Stored data:

━━━━━━━━━━━━━━━━

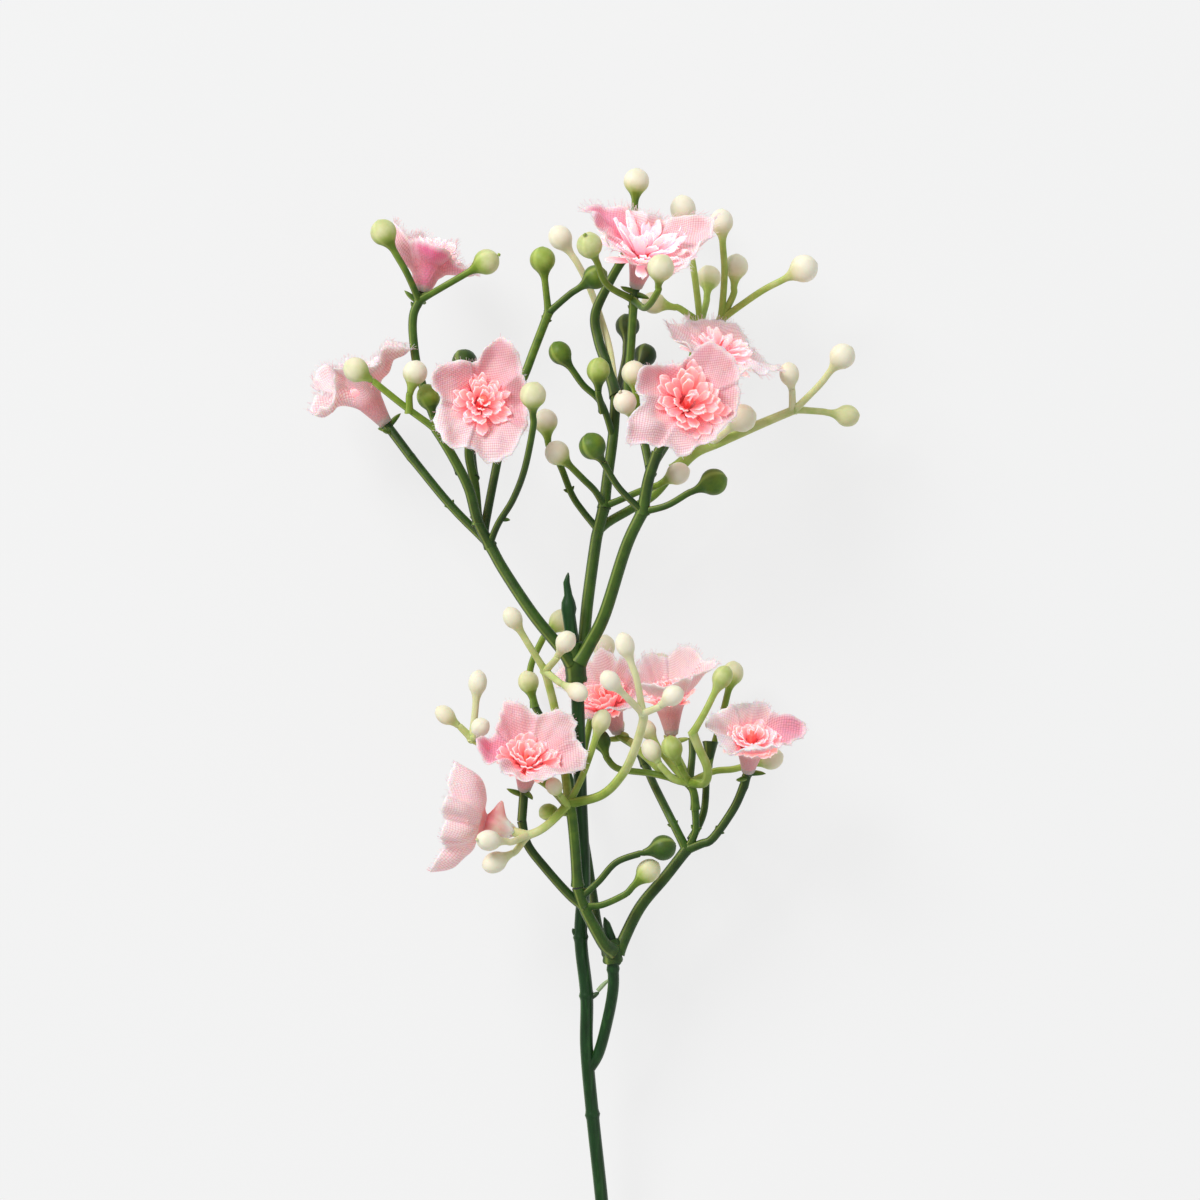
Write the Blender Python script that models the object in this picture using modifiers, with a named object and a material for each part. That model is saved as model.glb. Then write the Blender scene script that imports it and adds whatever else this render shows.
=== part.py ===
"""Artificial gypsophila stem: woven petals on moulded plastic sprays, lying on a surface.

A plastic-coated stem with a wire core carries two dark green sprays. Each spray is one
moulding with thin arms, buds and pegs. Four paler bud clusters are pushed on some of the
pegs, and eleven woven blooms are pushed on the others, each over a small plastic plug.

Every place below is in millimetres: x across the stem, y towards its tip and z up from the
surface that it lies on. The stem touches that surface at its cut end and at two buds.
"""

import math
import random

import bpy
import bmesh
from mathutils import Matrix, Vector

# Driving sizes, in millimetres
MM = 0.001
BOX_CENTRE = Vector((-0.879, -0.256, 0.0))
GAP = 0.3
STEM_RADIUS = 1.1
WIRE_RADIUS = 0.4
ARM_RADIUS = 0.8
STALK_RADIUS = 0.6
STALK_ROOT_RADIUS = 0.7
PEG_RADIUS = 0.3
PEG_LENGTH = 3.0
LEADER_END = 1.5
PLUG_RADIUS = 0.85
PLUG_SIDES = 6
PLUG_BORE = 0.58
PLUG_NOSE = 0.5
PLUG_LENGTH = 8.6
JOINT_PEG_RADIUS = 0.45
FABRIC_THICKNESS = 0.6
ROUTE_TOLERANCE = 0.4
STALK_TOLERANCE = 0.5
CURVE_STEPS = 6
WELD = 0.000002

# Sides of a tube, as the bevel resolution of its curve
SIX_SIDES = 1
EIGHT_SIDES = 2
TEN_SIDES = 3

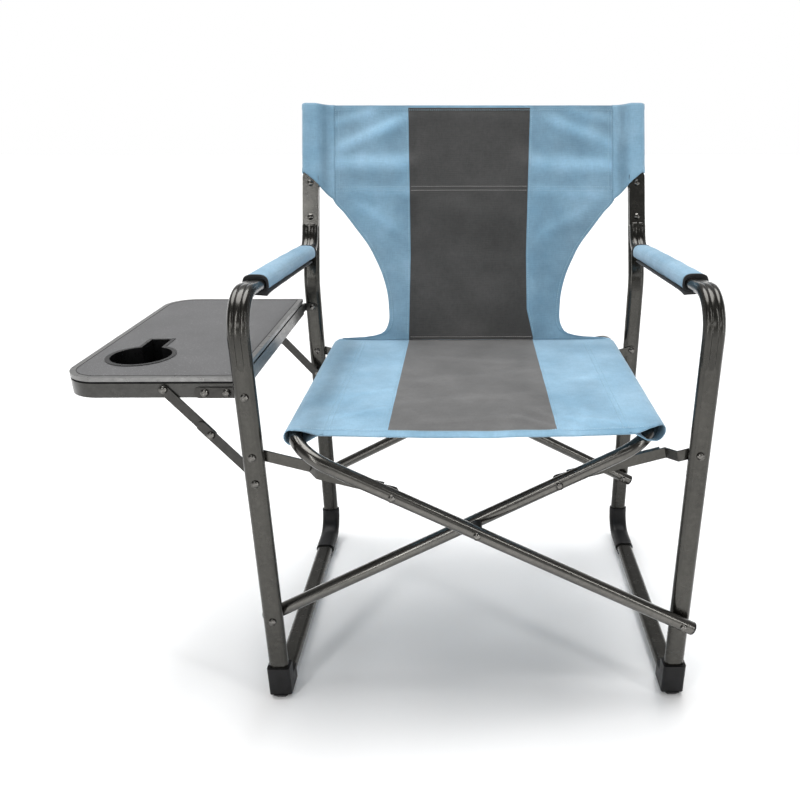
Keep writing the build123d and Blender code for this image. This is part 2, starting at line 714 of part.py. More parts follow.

━━━━━━━━━━━━━━━━

Short problem: From the records above, please extract every line and repeat it exactly.

Final result:
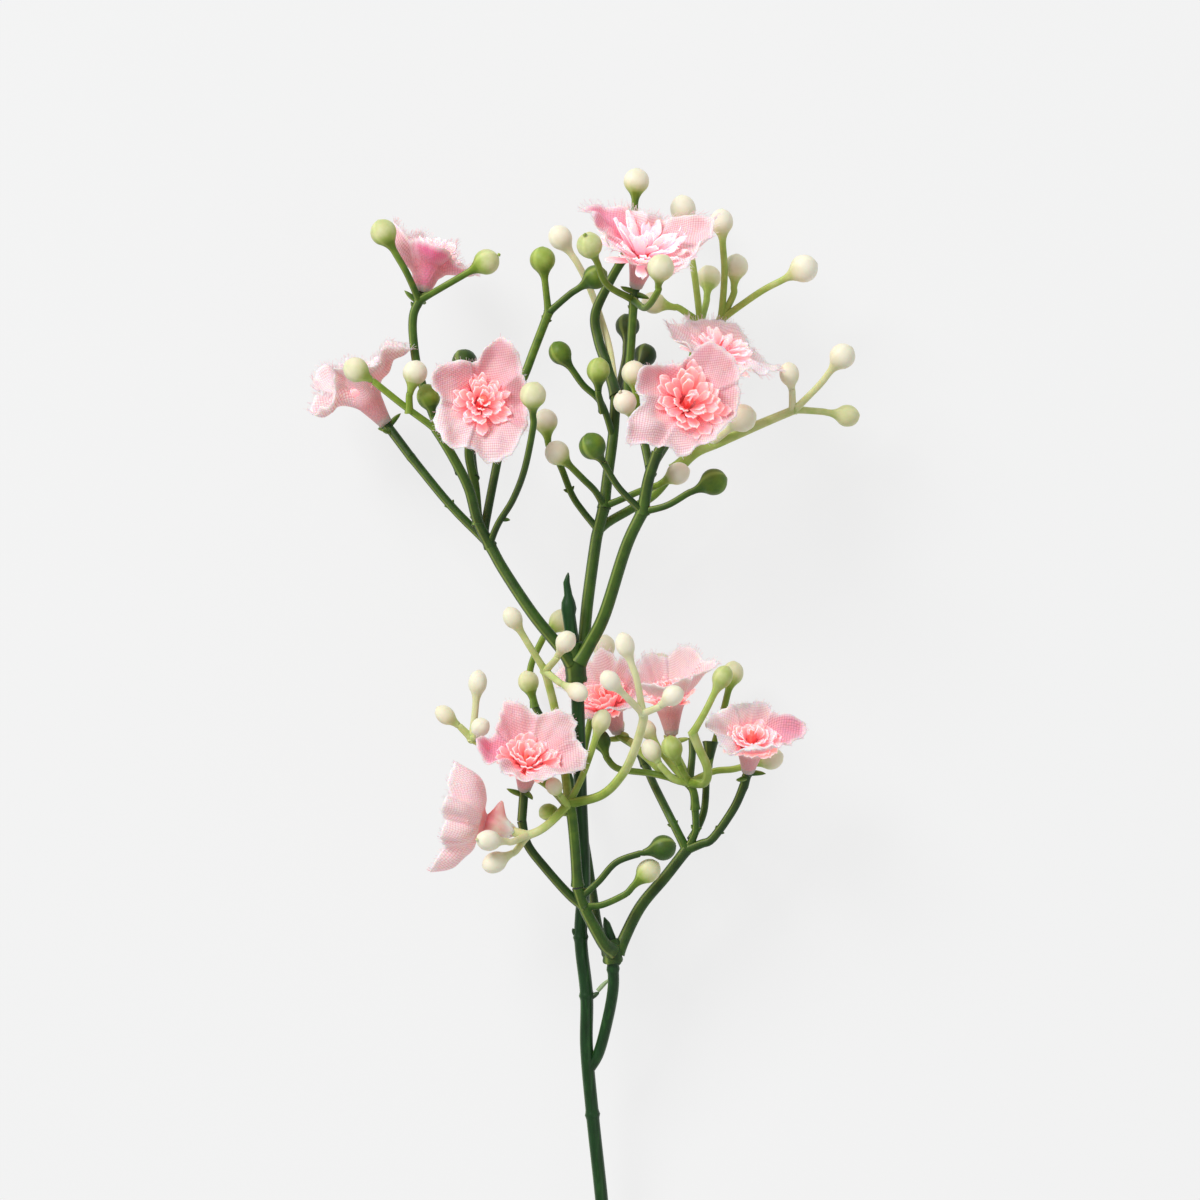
Write the Blender Python script that models the object in this picture using modifiers, with a named object and a material for each part. That model is saved as model.glb. Then write the Blender scene script that imports it and adds whatever else this render shows.
=== part.py ===
"""Artificial gypsophila stem: woven petals on moulded plastic sprays, lying on a surface.

A plastic-coated stem with a wire core carries two dark green sprays. Each spray is one
moulding with thin arms, buds and pegs. Four paler bud clusters are pushed on some of the
pegs, and eleven woven blooms are pushed on the others, each over a small plastic plug.

Every place below is in millimetres: x across the stem, y towards its tip and z up from the
surface that it lies on. The stem touches that surface at its cut end and at two buds.
"""

import math
import random

import bpy
import bmesh
from mathutils import Matrix, Vector

# Driving sizes, in millimetres
MM = 0.001
BOX_CENTRE = Vector((-0.879, -0.256, 0.0))
GAP = 0.3
STEM_RADIUS = 1.1
WIRE_RADIUS = 0.4
ARM_RADIUS = 0.8
STALK_RADIUS = 0.6
STALK_ROOT_RADIUS = 0.7
PEG_RADIUS = 0.3
PEG_LENGTH = 3.0
LEADER_END = 1.5
PLUG_RADIUS = 0.85
PLUG_SIDES = 6
PLUG_BORE = 0.58
PLUG_NOSE = 0.5
PLUG_LENGTH = 8.6
JOINT_PEG_RADIUS = 0.45
FABRIC_THICKNESS = 0.6
ROUTE_TOLERANCE = 0.4
STALK_TOLERANCE = 0.5
CURVE_STEPS = 6
WELD = 0.000002

# Sides of a tube, as the bevel resolution of its curve
SIX_SIDES = 1
EIGHT_SIDES = 2
TEN_SIDES = 3

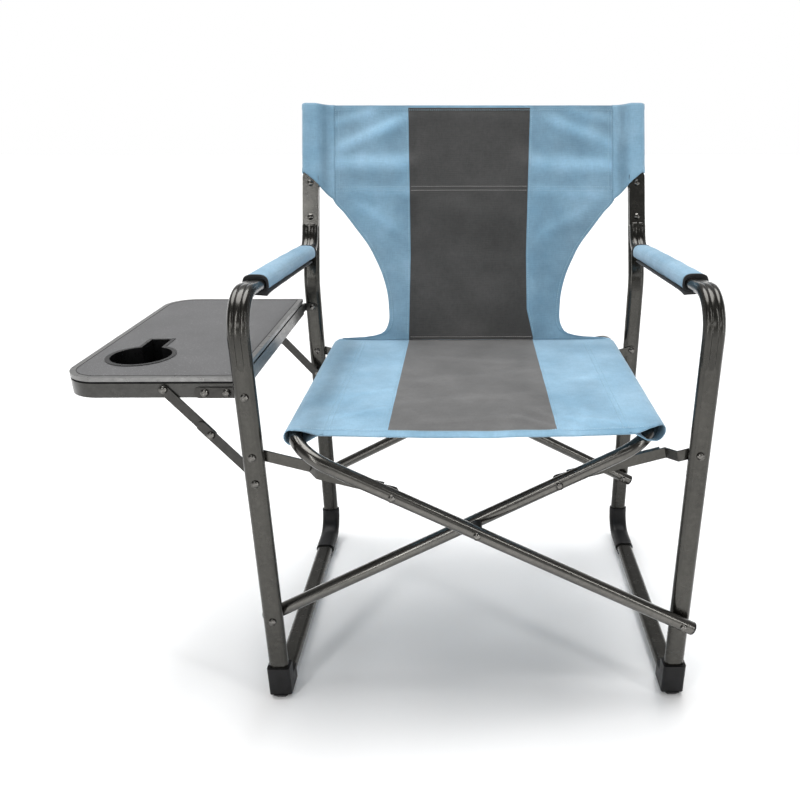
Keep writing the build123d and Blender code for this image. This is part 2, starting at line 714 of part.py. More parts follow.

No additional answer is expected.